Exercise aim
Reproduce every entry exactly as shown.

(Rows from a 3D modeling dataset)
-- START --
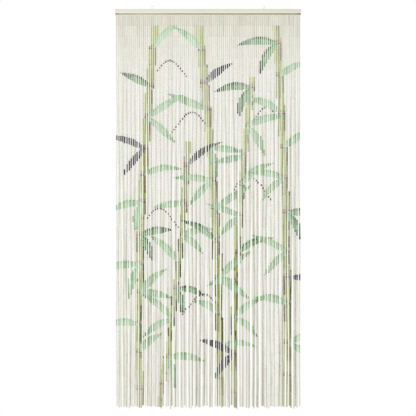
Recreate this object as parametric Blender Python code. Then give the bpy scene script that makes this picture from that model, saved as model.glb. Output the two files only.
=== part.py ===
"""A fly curtain: strands of short bamboo tubes that hang from a wooden header with two screw eyes.

Metres, +Z up. X runs along the header and Y from the curtain's front to its back. The origin is
the middle of the header's top edge, where the curtain meets the lintel that it hangs from.
"""

import math
from collections import namedtuple

import bmesh
import bpy
from mathutils import Matrix, Vector

# The header: a pale slat with a brown rail under it, as long as a door is wide
HEADER_LENGTH = 0.900
SLAT_HEIGHT = 0.0194
SLAT_DEPTH = 0.012
SLAT_EDGE = 0.0008
SLAT_DRIP_EDGE = 0.0015
RAIL_INSET = 0.001
RAIL_HEIGHT = 0.0095
RAIL_DEPTH = 0.010
RAIL_EDGE = 0.0012
SHARP_ANGLE = math.radians(60)
CLEARANCE = 0.0003

# The screw eyes: wire bent into an open ring over a straight shank
EYE_SPACING = 0.540
EYE_WIRE = 0.002
EYE_RING_RADIUS = 0.006
EYE_RING_TURN = math.radians(338)
EYE_RING_STEPS = 18
EYE_FOOT = 0.0015
SHANK_DEPTH = 0.010
PILOT_SIDES = 12

# The strands: their count, pitch and thickness, and the drop from the slat's top to their ends
STRAND_COUNT = 90
STRAND_PITCH = 0.00993
STRAND_WIDTH = 0.0072
DROP = 1.9255
END_SPREAD = 0.010
STRAND_SEGMENTS = 9

# The stringing strip that the strands' roots are fused into, and the shoulder under each root
STRIP_HEIGHT = 0.0018
STRIP_DEPTH = 0.003
ROOT_WIDTH = 0.0024
SHOULDER = 0.0014

# How the strands hang: every second one swings in front of its neighbours, so that they can
# wander and lean, and here and there they part
WANDER = 0.0011
WANDER_LENGTH = 0.80
LEAN = 0.0028
SWAY_DEPTH = 0.0012
SWAY_ACROSS = 0.11
SWAY_DOWN = 0.35
FREE_AFTER = 0.6
LAYER_DEPTH = 0.0045
LAYERED_AFTER = 0.45
OPENS_OVER = 0.30
CLOSES_OVER = 0.15

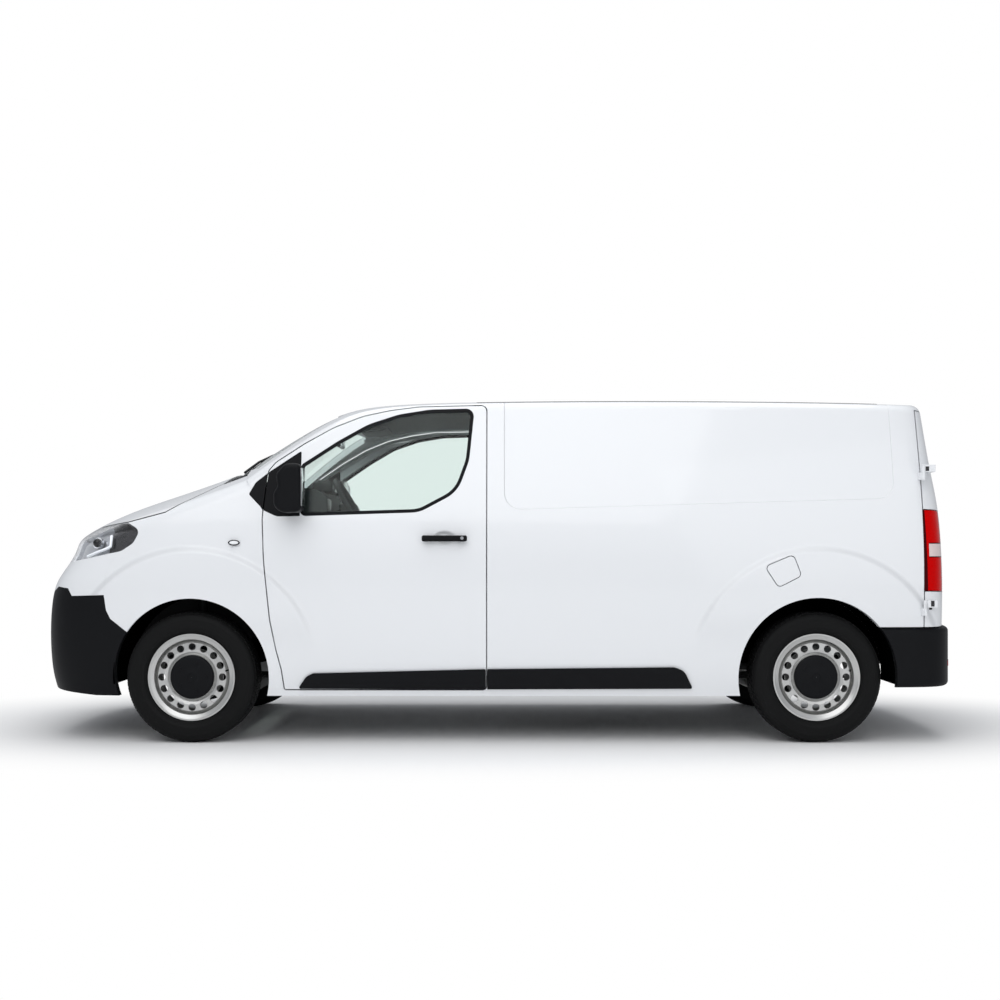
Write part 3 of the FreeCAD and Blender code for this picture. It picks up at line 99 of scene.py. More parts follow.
PAINT = Finish("van_paint", (0.80, 0.815, 0.835), roughness=0.30, coat=0.6, edge=0.0022)
TRIM = Finish("black_trim", (0.0052, 0.0056, 0.0068), roughness=0.5, grain_size=900, grain_depth=0.00012,
              edge=0.002, specular=0.11)
GLOSS_TRIM = Finish("dark_gloss", (0.008, 0.008, 0.010), roughness=0.12, coat=0.3, specular=0.3)
RUBBER = Finish("tyre_rubber", (0.0056, 0.0058, 0.0060), roughness=0.62, grain_size=700, grain_depth=0.0001,
                specular=0.12)
# Arch liners: black plastic, darkened further and given no reflection as painted shade deep in the arches.
LINER_AND_SHADE = Finish("arch_liner_and_shade", (0.0012, 0.0012, 0.0013), roughness=0.95, specular=0.0)
STEEL = Finish("wheel_silver", (0.52, 0.52, 0.51), roughness=0.3, metallic=0.75, edge=0.0015)
IRON = Finish("chassis_iron", (0.018, 0.018, 0.019), roughness=0.6, metallic=0.2, grain_size=300,
              grain_depth=0.0002, specular=0.2)
PRIMER = Finish("primed_sheet", (0.36, 0.37, 0.38), roughness=0.45)
CABIN = Finish("cabin_plastic", (0.022, 0.024, 0.025), roughness=0.6, grain_size=700, grain_depth=0.0002,
               edge=0.006, specular=0.25)
CLOTH = Finish("seat_cloth", (0.045, 0.047, 0.052), roughness=0.9, grain_size=500, grain_depth=0.0006,
               sheen=0.3)
CHROME_SATIN = Finish("lamp_reflector", (0.34, 0.35, 0.37), roughness=0.3, metallic=0.85)
CHROME = Finish("bright_metal", (0.75, 0.76, 0.78), roughness=0.12, metallic=1.0)
GLASS = Finish("tinted_glass", (0.84, 0.905, 0.885), roughness=0.0, transmission=1.0, ior=1.22)
CLEAR = Finish("clear_lens", (0.97, 0.98, 1.0), roughness=0.02, transmission=1.0, ior=1.3)
RED_LENS = Finish("red_lens", (0.42, 0.0012, 0.003), roughness=0.08, coat=0.15, specular=0.3)
TAIL_LENS = Finish("tail_lens", (0.58, 0.0004, 0.0006), roughness=0.15, specular=0.05)
GUIDE = Finish("light_guide", (0.86, 0.88, 0.9), roughness=0.2)
LINING = Finish("headlining", (0.16, 0.165, 0.17), roughness=0.95, grain_size=600, grain_depth=0.0003,
                sheen=0.2)
MAT = Finish("floor_mat", (0.03, 0.031, 0.033), roughness=0.8, grain_size=150, grain_depth=0.0008,
             specular=0.3)
PLATE = Finish("blank_plate", (0.75, 0.75, 0.73), roughness=0.35, coat=0.3)


class Sums:
    """Arithmetic nodes of one shader tree, on sockets or numbers."""

    def __init__(self, tree: bpy.types.NodeTree) -> None:
        """Takes the tree that the nodes go into."""
        self.tree = tree

    def _give(self, value: object, socket: bpy.types.NodeSocket) -> None:
        """Puts a number into a socket, or links another one to it."""
        if isinstance(value, (int, float)):
            socket.default_value = value
        else:
            self.tree.links.new(value, socket)

    def __call__(self, kind: str, *values: object) -> bpy.types.NodeSocket:
        """One arithmetic node.

        Args:
            kind: what it works out.
            values: the sockets or numbers that it takes.

        Returns:
            The socket of its result.
        """
        node = self.tree.nodes.new("ShaderNodeMath")
        node.operation = kind
        for i, value in enumerate(values):
            self._give(value, node.inputs[i])
        return node.outputs[0]

    def span(self, a: object, b: object) -> bpy.types.NodeSocket:
        """The length of two differences at right angles."""
        return self("POWER", self("ADD", self("POWER", a, 2.0), self("POWER", b, 2.0)), 0.5)

    def off(self, value: object, centre: object) -> bpy.types.NodeSocket:
        """How far a value is from a centre, either way."""
        return self("ABSOLUTE", self("SUBTRACT", value, centre))

    def ramp(self, value: object, start: float, end: float, low: float, high: float) -> bpy.types.NodeSocket:
        """A smooth step from low at start to high at end."""
        node = self.tree.nodes.new("ShaderNodeMapRange")
        node.interpolation_type = "SMOOTHERSTEP"
        for name, number in (("From Min", start), ("From Max", end), ("To Min", low), ("To Max", high)):
            node.inputs[name].default_value = number
        self._give(value, node.inputs["Value"])
        return node.outputs[0]

    def place(self) -> bpy.types.NodeOutputs:
        """The x, y and z of the point on the object."""
        where = self.tree.nodes.new("ShaderNodeTexCoord")
        parts = self.tree.nodes.new("ShaderNodeSeparateXYZ")
        self.tree.links.new(where.outputs["Object"], parts.inputs[0])
        return parts.outputs


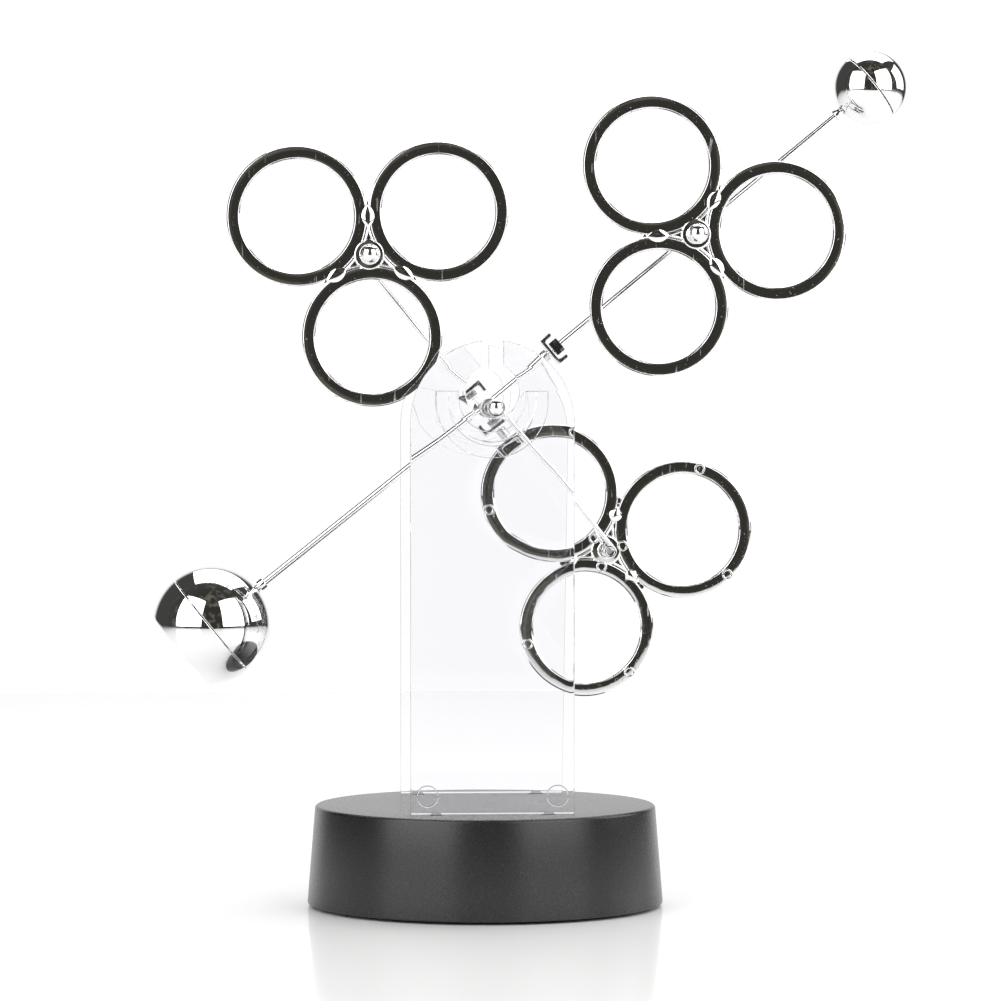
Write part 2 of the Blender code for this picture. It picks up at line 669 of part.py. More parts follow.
-- END --
Solved exercise
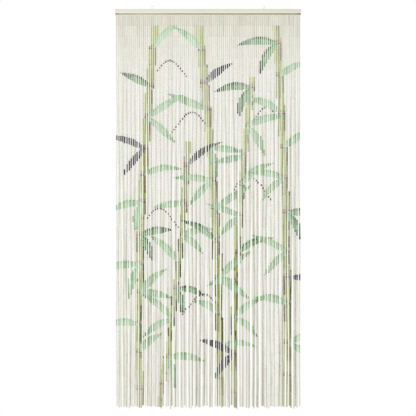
Recreate this object as parametric Blender Python code. Then give the bpy scene script that makes this picture from that model, saved as model.glb. Output the two files only.
=== part.py ===
"""A fly curtain: strands of short bamboo tubes that hang from a wooden header with two screw eyes.

Metres, +Z up. X runs along the header and Y from the curtain's front to its back. The origin is
the middle of the header's top edge, where the curtain meets the lintel that it hangs from.
"""

import math
from collections import namedtuple

import bmesh
import bpy
from mathutils import Matrix, Vector

# The header: a pale slat with a brown rail under it, as long as a door is wide
HEADER_LENGTH = 0.900
SLAT_HEIGHT = 0.0194
SLAT_DEPTH = 0.012
SLAT_EDGE = 0.0008
SLAT_DRIP_EDGE = 0.0015
RAIL_INSET = 0.001
RAIL_HEIGHT = 0.0095
RAIL_DEPTH = 0.010
RAIL_EDGE = 0.0012
SHARP_ANGLE = math.radians(60)
CLEARANCE = 0.0003

# The screw eyes: wire bent into an open ring over a straight shank
EYE_SPACING = 0.540
EYE_WIRE = 0.002
EYE_RING_RADIUS = 0.006
EYE_RING_TURN = math.radians(338)
EYE_RING_STEPS = 18
EYE_FOOT = 0.0015
SHANK_DEPTH = 0.010
PILOT_SIDES = 12

# The strands: their count, pitch and thickness, and the drop from the slat's top to their ends
STRAND_COUNT = 90
STRAND_PITCH = 0.00993
STRAND_WIDTH = 0.0072
DROP = 1.9255
END_SPREAD = 0.010
STRAND_SEGMENTS = 9

# The stringing strip that the strands' roots are fused into, and the shoulder under each root
STRIP_HEIGHT = 0.0018
STRIP_DEPTH = 0.003
ROOT_WIDTH = 0.0024
SHOULDER = 0.0014

# How the strands hang: every second one swings in front of its neighbours, so that they can
# wander and lean, and here and there they part
WANDER = 0.0011
WANDER_LENGTH = 0.80
LEAN = 0.0028
SWAY_DEPTH = 0.0012
SWAY_ACROSS = 0.11
SWAY_DOWN = 0.35
FREE_AFTER = 0.6
LAYER_DEPTH = 0.0045
LAYERED_AFTER = 0.45
OPENS_OVER = 0.30
CLOSES_OVER = 0.15

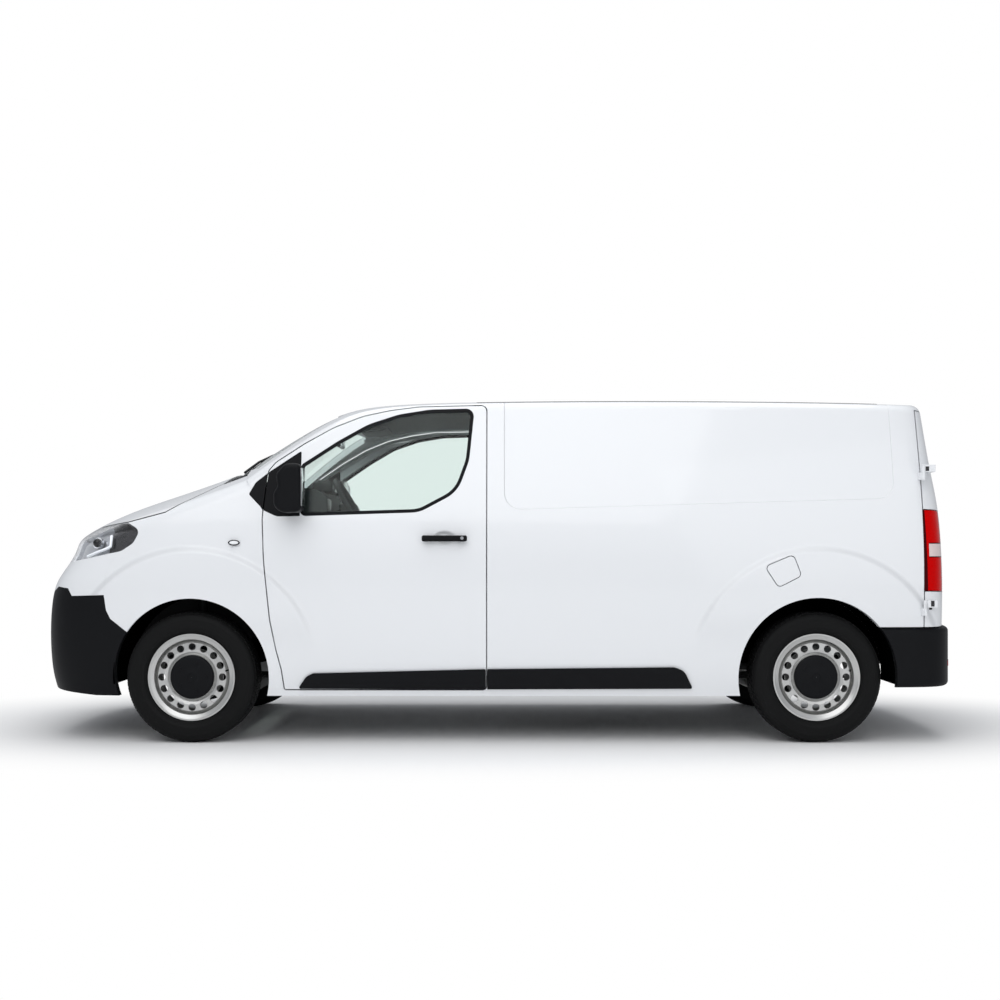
Write part 3 of the FreeCAD and Blender code for this picture. It picks up at line 99 of scene.py. More parts follow.
PAINT = Finish("van_paint", (0.80, 0.815, 0.835), roughness=0.30, coat=0.6, edge=0.0022)
TRIM = Finish("black_trim", (0.0052, 0.0056, 0.0068), roughness=0.5, grain_size=900, grain_depth=0.00012,
              edge=0.002, specular=0.11)
GLOSS_TRIM = Finish("dark_gloss", (0.008, 0.008, 0.010), roughness=0.12, coat=0.3, specular=0.3)
RUBBER = Finish("tyre_rubber", (0.0056, 0.0058, 0.0060), roughness=0.62, grain_size=700, grain_depth=0.0001,
                specular=0.12)
# Arch liners: black plastic, darkened further and given no reflection as painted shade deep in the arches.
LINER_AND_SHADE = Finish("arch_liner_and_shade", (0.0012, 0.0012, 0.0013), roughness=0.95, specular=0.0)
STEEL = Finish("wheel_silver", (0.52, 0.52, 0.51), roughness=0.3, metallic=0.75, edge=0.0015)
IRON = Finish("chassis_iron", (0.018, 0.018, 0.019), roughness=0.6, metallic=0.2, grain_size=300,
              grain_depth=0.0002, specular=0.2)
PRIMER = Finish("primed_sheet", (0.36, 0.37, 0.38), roughness=0.45)
CABIN = Finish("cabin_plastic", (0.022, 0.024, 0.025), roughness=0.6, grain_size=700, grain_depth=0.0002,
               edge=0.006, specular=0.25)
CLOTH = Finish("seat_cloth", (0.045, 0.047, 0.052), roughness=0.9, grain_size=500, grain_depth=0.0006,
               sheen=0.3)
CHROME_SATIN = Finish("lamp_reflector", (0.34, 0.35, 0.37), roughness=0.3, metallic=0.85)
CHROME = Finish("bright_metal", (0.75, 0.76, 0.78), roughness=0.12, metallic=1.0)
GLASS = Finish("tinted_glass", (0.84, 0.905, 0.885), roughness=0.0, transmission=1.0, ior=1.22)
CLEAR = Finish("clear_lens", (0.97, 0.98, 1.0), roughness=0.02, transmission=1.0, ior=1.3)
RED_LENS = Finish("red_lens", (0.42, 0.0012, 0.003), roughness=0.08, coat=0.15, specular=0.3)
TAIL_LENS = Finish("tail_lens", (0.58, 0.0004, 0.0006), roughness=0.15, specular=0.05)
GUIDE = Finish("light_guide", (0.86, 0.88, 0.9), roughness=0.2)
LINING = Finish("headlining", (0.16, 0.165, 0.17), roughness=0.95, grain_size=600, grain_depth=0.0003,
                sheen=0.2)
MAT = Finish("floor_mat", (0.03, 0.031, 0.033), roughness=0.8, grain_size=150, grain_depth=0.0008,
             specular=0.3)
PLATE = Finish("blank_plate", (0.75, 0.75, 0.73), roughness=0.35, coat=0.3)


class Sums:
    """Arithmetic nodes of one shader tree, on sockets or numbers."""

    def __init__(self, tree: bpy.types.NodeTree) -> None:
        """Takes the tree that the nodes go into."""
        self.tree = tree

    def _give(self, value: object, socket: bpy.types.NodeSocket) -> None:
        """Puts a number into a socket, or links another one to it."""
        if isinstance(value, (int, float)):
            socket.default_value = value
        else:
            self.tree.links.new(value, socket)

    def __call__(self, kind: str, *values: object) -> bpy.types.NodeSocket:
        """One arithmetic node.

        Args:
            kind: what it works out.
            values: the sockets or numbers that it takes.

        Returns:
            The socket of its result.
        """
        node = self.tree.nodes.new("ShaderNodeMath")
        node.operation = kind
        for i, value in enumerate(values):
            self._give(value, node.inputs[i])
        return node.outputs[0]

    def span(self, a: object, b: object) -> bpy.types.NodeSocket:
        """The length of two differences at right angles."""
        return self("POWER", self("ADD", self("POWER", a, 2.0), self("POWER", b, 2.0)), 0.5)

    def off(self, value: object, centre: object) -> bpy.types.NodeSocket:
        """How far a value is from a centre, either way."""
        return self("ABSOLUTE", self("SUBTRACT", value, centre))

    def ramp(self, value: object, start: float, end: float, low: float, high: float) -> bpy.types.NodeSocket:
        """A smooth step from low at start to high at end."""
        node = self.tree.nodes.new("ShaderNodeMapRange")
        node.interpolation_type = "SMOOTHERSTEP"
        for name, number in (("From Min", start), ("From Max", end), ("To Min", low), ("To Max", high)):
            node.inputs[name].default_value = number
        self._give(value, node.inputs["Value"])
        return node.outputs[0]

    def place(self) -> bpy.types.NodeOutputs:
        """The x, y and z of the point on the object."""
        where = self.tree.nodes.new("ShaderNodeTexCoord")
        parts = self.tree.nodes.new("ShaderNodeSeparateXYZ")
        self.tree.links.new(where.outputs["Object"], parts.inputs[0])
        return parts.outputs


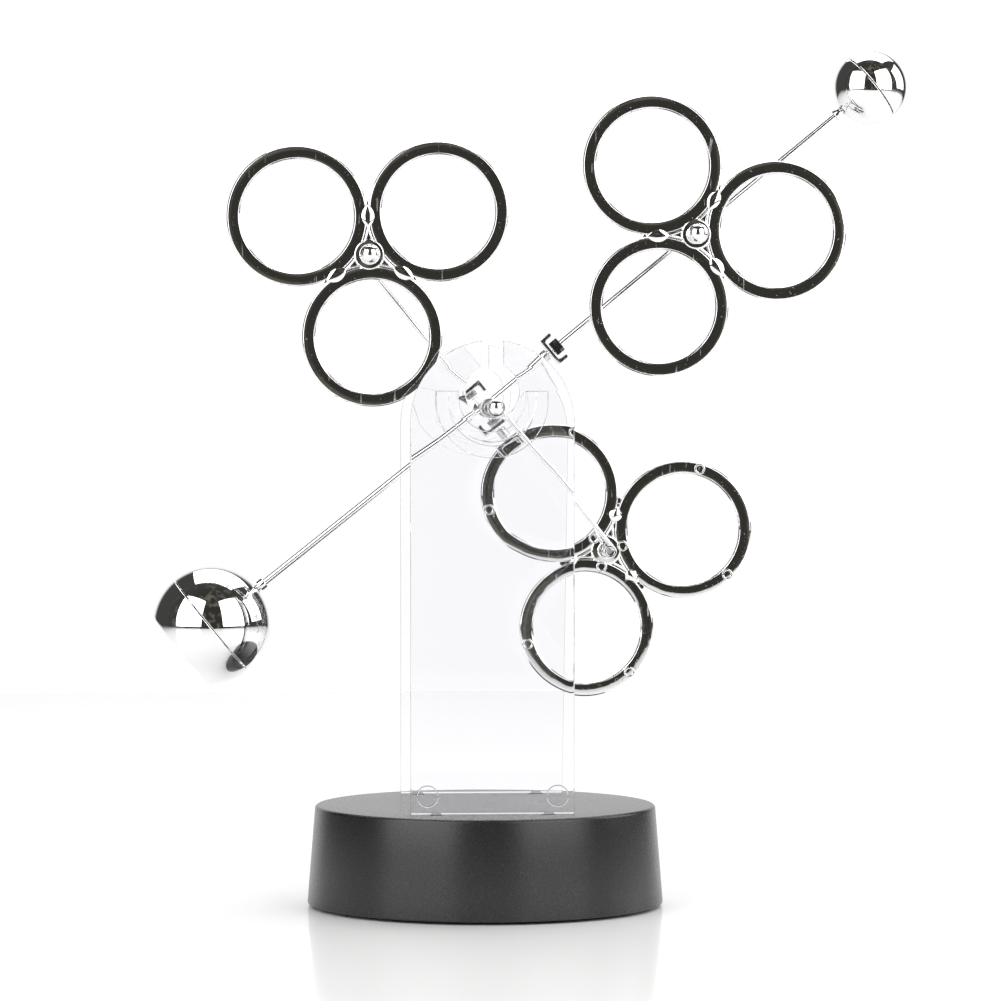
Write part 2 of the Blender code for this picture. It picks up at line 669 of part.py. More parts follow.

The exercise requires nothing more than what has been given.